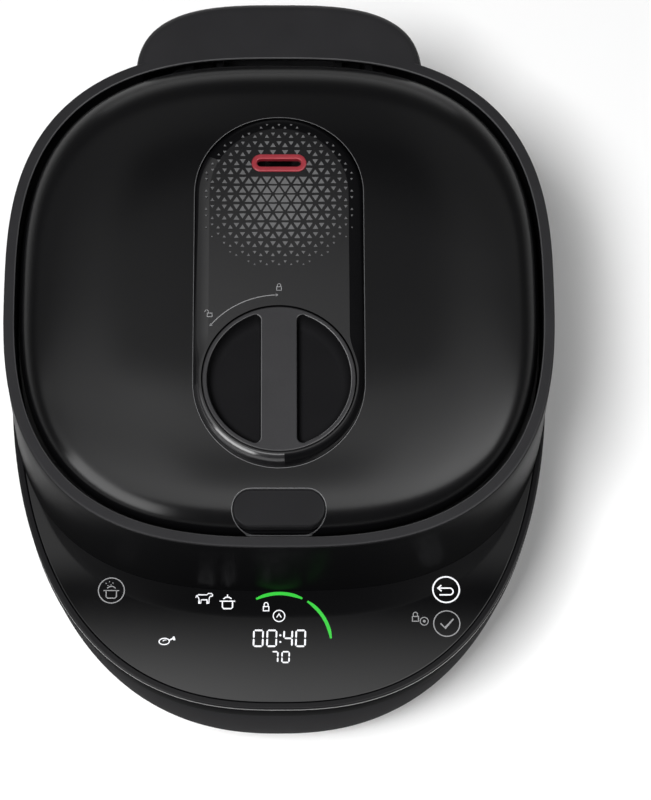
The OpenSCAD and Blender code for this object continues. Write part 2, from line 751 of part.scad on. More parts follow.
module liner_nut() color("#2a2a2c") translate([0, pot_y, 0]) {
    translate([0, 0, liner_z - 7]) cylinder(r = 9, h = 7);
    translate([0, 0, liner_z - 1]) cylinder(r = 3, h = lid_plate_z - liner_z + 3);
    translate([0, 0, liner_z + liner_t]) difference() {
        cylinder(r = 7, h = lid_plate_z - liner_z - liner_t);
        translate([0, 0, -1]) cylinder(r = 2.9, h = 20);
    }
}

module sealing_gasket() color("#d9d7d0") translate([0, pot_y, 0]) rotate_extrude() {
    translate([pot_r - 6, pot_top + 0.4]) square([9.8, gasket_h - 0.5]);
    translate([pot_r - 6, pot_top - 6]) square([3.4, 7]);
    translate([pot_r - 4.3, pot_top - 6]) circle(r = 1.7);
}

module lid_screws() color("#9a9a9a") for (a = boss_angles) translate([0, pot_y, 0]) rotate(a) {
    translate([boss_ring, 0, lid_plate_z - 2]) cylinder(r = 3.6, h = 2);
    translate([boss_ring, 0, lid_plate_z - 1]) cylinder(r = 1.9, h = 11);
}

// ---------- steam cover and valves ----------

module cover_section(half) {
    k = half ? 1 : 2;
    translate([half ? 0 : -cover_hw, cover_low]) square([k * cover_hw, cover_top - cover_round - cover_low]);
    translate([half ? 0 : cover_round - cover_hw, cover_low]) {
        square([k * (cover_hw - cover_round), cover_top - cover_low]);
    }
    for (s = half ? [1] : [-1, 1]) translate([s * (cover_hw - cover_round), cover_top - cover_round]) {
        circle(r = cover_round);
    }
}

module steam_cover() color("#4b4b4f") difference() {
    union() {
        translate([0, cover_back, 0]) rotate_extrude(angle = 180) cover_section(true);
        translate([0, knob_y, 0]) rotate([0, 0, 180]) rotate_extrude(angle = 180) cover_section(true);
        translate([0, cover_back, 0]) rotate([90, 0, 0]) linear_extrude(cover_run) cover_section(false);
        for (s = [-1, 1], y = post_rows) translate([s * post_x, y, lid_base_top]) {
            cylinder(r = 4, h = cover_top - lid_base_top - 2);
        }
        for (a = [60, 120, 240, 300]) translate([0, knob_y, lid_base_top]) rotate(a) {
            translate([knob_r - 8, 0, 0]) cylinder(r = 4, h = well_floor - lid_base_top - 1);
        }
    }
    // Well for the knob
    translate([0, knob_y, well_floor]) cylinder(r = knob_r + 0.6, h = 60);
    translate([0, knob_y, cover_low - 1]) cylinder(r = shaft_r + fit, h = 40);
    // Hollow behind the well
    difference() {
        union() {
            translate([-cover_hw + cover_t, hollow_y, cover_low - 1]) {
                cube([2 * (cover_hw - cover_t), cover_back - hollow_y, cover_top - cover_t - cover_low + 1]);
            }
            translate([0, cover_back, cover_low - 1]) {
                cylinder(r = cover_hw - cover_t, h = cover_top - cover_t - cover_low + 1);
            }
        }
        for (s = [-1, 1], y = post_rows) translate([s * post_x, y, cover_low - 2]) {
            cylinder(r = 4, h = 60);
        }
    }
    translate([0, vent_at, cover_top - 6]) linear_extrude(10) stadium(vent_w + 0.2, vent_d + 0.2);
}

module steam_duct() color("#2a2a2c") translate([0, vent_at, lid_base_top]) difference() {
    translate([-duct_w / 2, -duct_d / 2, 0]) cube([duct_w, duct_d, cover_top - cover_t - lid_base_top]);
    translate([-duct_w / 2 + 1.6, -duct_d / 2 + 1.6, -1]) cube([duct_w - 3.2, duct_d - 3.2, 60]);
}

module vent_ring() color("#b8323c") translate([0, vent_at, cover_top - cover_t - 1]) difference() {
    union() {
        linear_extrude(cover_t + 1.8) stadium(vent_w, vent_d);
        linear_extrude(1) stadium(vent_w + 4, vent_d + 4);
    }
    translate([0, 0, -1]) linear_extrude(10) stadium(slot_w, slot_d);
}

module valve_seat(x, r, bore, low) translate([x, vent_at, 0]) difference() {
    union() {
        translate([0, 0, low]) cylinder(r = r, h = valve_top - low);
        translate([0, 0, lid_base_top]) cylinder(r = r + 3.5, h = 1.8);
    }
    translate([0, 0, low - 1]) cylinder(r = bore, h = 60);
}

module valve_seats() color("#c8cbd0") {
    valve_seat(-valve_x, 7.5, relief_r + fit, liner_z - 3);
    valve_seat(valve_x, 6, float_r + fit, liner_z - 0.5);
}

module valve_shield() color("#c8cbd0") translate([-valve_x, vent_at, liner_z - 12.2]) difference() {
    cylinder(r = 11.5, h = 12);
    translate([0, 0, 1.2]) cylinder(r = 10.3, h = 20);
    for (a = [0:60:300]) rotate(a) translate([6, -1.5, 3]) cube([8, 3, 5.5]);
}

module relief_valve() color("#3a3a3d") translate([-valve_x, vent_at, 0]) {
    translate([0, 0, liner_z - 4]) cylinder(r = relief_r, h = valve_top - liner_z + 6);
    translate([0, 0, valve_top + 0.3]) cylinder(r = 8.5, h = 7);
}

module float_valve() color("#c0443f") translate([valve_x, vent_at, 0]) {
    translate([0, 0, liner_z - 6.8]) cylinder(r = float_r, h = valve_top - liner_z + 12);
    translate([0, 0, liner_z - 7]) cylinder(r = 6, h = 1.8);
    translate([0, 0, valve_top + 0.3]) cylinder(r = 4.6, h = 2);
}

module float_seal() color("#b8323c") translate([valve_x, vent_at, liner_z - 5.2]) difference() {
    cylinder(r = 5, h = 1.1);
    translate([0, 0, -1]) cylinder(r = float_r + 0.05, h = 4);
}

// ---------- knob and lock ----------

module knob_hollow() {
    offset(r = 5) offset(delta = -5) difference() {
        circle(r = knob_r - knob_rim);
        translate([-100, -100]) square([100 + grip_w / 2, 200]);
    }
}

module knob() color("#4f4f53") translate([0, knob_y, well_floor + 0.5]) {
    knob_h = cover_top - well_floor - 0.5;
    difference() {
        union() {
            cylinder(r = knob_r, h = knob_h - 0.6);
            translate([0, 0, knob_h - 0.6]) cylinder(r1 = knob_r, r2 = knob_r - 0.6, h = 0.6);
        }
        both_sides() translate([0, 0, knob_h - grip_depth]) linear_extrude(20) knob_hollow();
        translate([0, 0, -1]) cylinder(r = 3, h = 2.2);
    }
}

module knob_shaft() color("#c8cbd0") translate([0, knob_y, lock_z]) difference() {
    cylinder(r = shaft_r, h = well_floor + 0.5 - lock_z);
    translate([0, 0, -1]) cylinder(r = 1.6, h = 12);
}

// A tooth as wide as half a pitch less its share of backlash, about the angle at
function tooth(r, at, base, tip, slack) =
    let (w = PI * gear_module / 4 - slack / 2)
    [for (p = [[base, -1], [tip, -1], [tip, 1], [base, 1]])
        let (half = w - (p[0] - r) * tan(20), a = at + p[1] * half / p[0] * 180 / PI)
        p[0] * [cos(a), sin(a)]];

module pinion() color("#d8d4c6") translate([0, knob_y, lock_z]) linear_extrude(lock_t) difference() {
    polygon([for (i = [0:pinion_teeth - 1])
        each tooth(pinion_pitch, 270 + i * 360 / pinion_teeth, pinion_pitch - tooth_in,
            pinion_pitch + tooth_out, backlash)]);
    circle(r = shaft_r + 0.05);
}

module lock_ring() color("#9a9ca0") translate([0, pot_y, lock_z]) linear_extrude(lock_t) difference() {
    circle(r = lug_r);
    circle(r = boss_ring + 5.3);
    // Toothed window in front, which the pinion turns
    intersection() {
        circle(r = ring_pitch - tooth_out);
        wedge(270 - mesh_angle - ring_turn - 6, 270 + mesh_angle + 9, 1.5 * lock_r);
    }
    for (i = [-ceil((mesh_angle + ring_turn) / tooth_pitch):ceil((mesh_angle + 6) / tooth_pitch)]) {
        at = 270 + i * tooth_pitch;
        polygon(tooth(ring_pitch, at, ring_pitch - tooth_out - 1, ring_pitch + tooth_in, 0));
    }
    // Gaps between the lugs
    for (i = [0:lug_count - 1]) difference() {
        wedge(i * lug_pitch + lug_angle / 2, (i + 1) * lug_pitch - lug_angle / 2, 1.4 * lock_r);
        circle(r = lock_r);
    }
}

// ---------- release button and latch ----------

module release_button() color("#35353a") difference() {
    union() {
        translate([0, button_y, button_z]) linear_extrude(20) stadium(button_w, button_d);
        translate([0, latch_y - latch_arm, latch_z + 0.3]) cylinder(r = 1.5, h = button_z - latch_z);
        for (s = [-1, 1]) translate([s * 15, button_y, button_z - 3]) cylinder(r = 1.8, h = 4);
    }
    translate([0, button_y + button_d / 2, button_back_z]) rotate([button_slope, 0, 0]) {
        translate([-50, -60, 0]) cube([100, 90, 30]);
    }
}

module button_springs() color("#8f9296") both_sides() {
    translate([15, button_y, lid_base_top]) coil(2.9, 0.5, 5, button_z - lid_base_top, steps = 10);
}

module latch_hook() color("#a8abb0") side_plate(0, latch_w) difference() {
    leg_y = latch_y - latch_arm - 1.7;
    union() {
        translate([latch_y, latch_z]) circle(r = latch_boss);
        // Arm under the button
        translate([leg_y, latch_z - 3]) square([latch_y - leg_y, 3]);
        // Leg and nose that reach under the striker
        translate([leg_y, striker_z - 4]) square([3.2, latch_z - striker_z + 4]);
        translate([striker_y + gap, striker_z - 4]) square([leg_y + 1 - striker_y - gap, 3.2]);
    }
    translate([latch_y, latch_z]) circle(r = 1.5 + fit);
}

module latch_pin() color("#b9bcc0") translate([0, latch_y, latch_z]) rotate([0, 90, 0]) {
    cylinder(r = 1.5, h = latch_w + 8, center = true);
}

lower_shell();
bottom_cover();
rubber_feet();
base_screws();
rim_belt();
bezel();
control_panel();
panel_tray();
control_board();
display_module();
touch_pads();
upper_frame();
top_deck();
catch_ring();
latch_striker();
outer_pot();
inner_pot();
heating_plate();
heating_element();
sensor_holder();
sensor_cap();
sensor_spring();
power_board();
power_inlet();
inlet_pins();
cup_sleeve();
condensate_cup();
hinge_bracket();
hinge_pin();
hinge_springs();
hinge_arms();
lid_dome();
lid_base();
lid_plate();
inner_lid();
liner_nut();
sealing_gasket();
steam_cover();
steam_duct();
vent_ring();
valve_seats();
valve_shield();
relief_valve();
float_valve();
float_seal();
knob();
knob_shaft();
pinion();
lock_ring();
release_button();
button_springs();
latch_hook();
latch_pin();
lid_screws();
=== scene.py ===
import bisect
import math

import bpy
import bmesh
from mathutils import Vector, Matrix
from mathutils.geometry import tessellate_polygon


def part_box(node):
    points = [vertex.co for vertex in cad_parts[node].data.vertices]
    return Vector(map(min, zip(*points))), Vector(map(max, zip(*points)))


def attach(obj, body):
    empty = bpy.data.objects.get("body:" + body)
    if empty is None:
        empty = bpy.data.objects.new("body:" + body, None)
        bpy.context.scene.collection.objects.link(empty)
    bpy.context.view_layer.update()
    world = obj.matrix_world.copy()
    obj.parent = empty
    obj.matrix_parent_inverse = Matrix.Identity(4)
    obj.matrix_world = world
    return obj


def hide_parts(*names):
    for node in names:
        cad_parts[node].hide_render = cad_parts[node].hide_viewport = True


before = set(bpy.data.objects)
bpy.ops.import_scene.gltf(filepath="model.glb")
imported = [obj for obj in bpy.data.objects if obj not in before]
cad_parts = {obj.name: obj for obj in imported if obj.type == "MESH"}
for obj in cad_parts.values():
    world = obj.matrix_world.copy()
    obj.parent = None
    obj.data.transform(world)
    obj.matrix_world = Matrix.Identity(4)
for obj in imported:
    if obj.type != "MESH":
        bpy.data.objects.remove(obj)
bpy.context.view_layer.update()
MM = 0.001

# Sizes in millimetres, the same as the CAD model's
POT_Y = 22.0
RING = dict(hw=156.0, front=152.3, back=150.8, n=2.75)
SKIRT = dict(hw=158.0, front=155.9, back=152.0, n=2.85)
BELT = dict(hw=158.0, front=225.5, back=152.0, n=2.5)
BASE = dict(hw=148.0, front=204.0, back=144.0, n=2.3)
DOME = dict(hw=147.4, front=143.7, back=140.3, n=2.75)
RING_TOP, FRAME_Z, SHELL_TOP, BELT_TOP, PANEL_TOP = 240.0, 163.0, 145.0, 159.5, 162.5
RING_FACE, SKIRT_WALL = 6.2, 2.8
HOOD_HW, HOOD_BACK, HOOD_Y = 84, 204, POT_Y + 128.0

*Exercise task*
Each line from the line containing "lower_shell();" through the line containing "obj.data.transform(world)" is to be transcribed exactly, and no other line.

*Exercise answer*
lower_shell();
bottom_cover();
rubber_feet();
base_screws();
rim_belt();
bezel();
control_panel();
panel_tray();
control_board();
display_module();
touch_pads();
upper_frame();
top_deck();
catch_ring();
latch_striker();
outer_pot();
inner_pot();
heating_plate();
heating_element();
sensor_holder();
sensor_cap();
sensor_spring();
power_board();
power_inlet();
inlet_pins();
cup_sleeve();
condensate_cup();
hinge_bracket();
hinge_pin();
hinge_springs();
hinge_arms();
lid_dome();
lid_base();
lid_plate();
inner_lid();
liner_nut();
sealing_gasket();
steam_cover();
steam_duct();
vent_ring();
valve_seats();
valve_shield();
relief_valve();
float_valve();
float_seal();
knob();
knob_shaft();
pinion();
lock_ring();
release_button();
button_springs();
latch_hook();
latch_pin();
lid_screws();
=== scene.py ===
import bisect
import math

import bpy
import bmesh
from mathutils import Vector, Matrix
from mathutils.geometry import tessellate_polygon


def part_box(node):
    points = [vertex.co for vertex in cad_parts[node].data.vertices]
    return Vector(map(min, zip(*points))), Vector(map(max, zip(*points)))


def attach(obj, body):
    empty = bpy.data.objects.get("body:" + body)
    if empty is None:
        empty = bpy.data.objects.new("body:" + body, None)
        bpy.context.scene.collection.objects.link(empty)
    bpy.context.view_layer.update()
    world = obj.matrix_world.copy()
    obj.parent = empty
    obj.matrix_parent_inverse = Matrix.Identity(4)
    obj.matrix_world = world
    return obj


def hide_parts(*names):
    for node in names:
        cad_parts[node].hide_render = cad_parts[node].hide_viewport = True


before = set(bpy.data.objects)
bpy.ops.import_scene.gltf(filepath="model.glb")
imported = [obj for obj in bpy.data.objects if obj not in before]
cad_parts = {obj.name: obj for obj in imported if obj.type == "MESH"}
for obj in cad_parts.values():
    world = obj.matrix_world.copy()
    obj.parent = None
    obj.data.transform(world)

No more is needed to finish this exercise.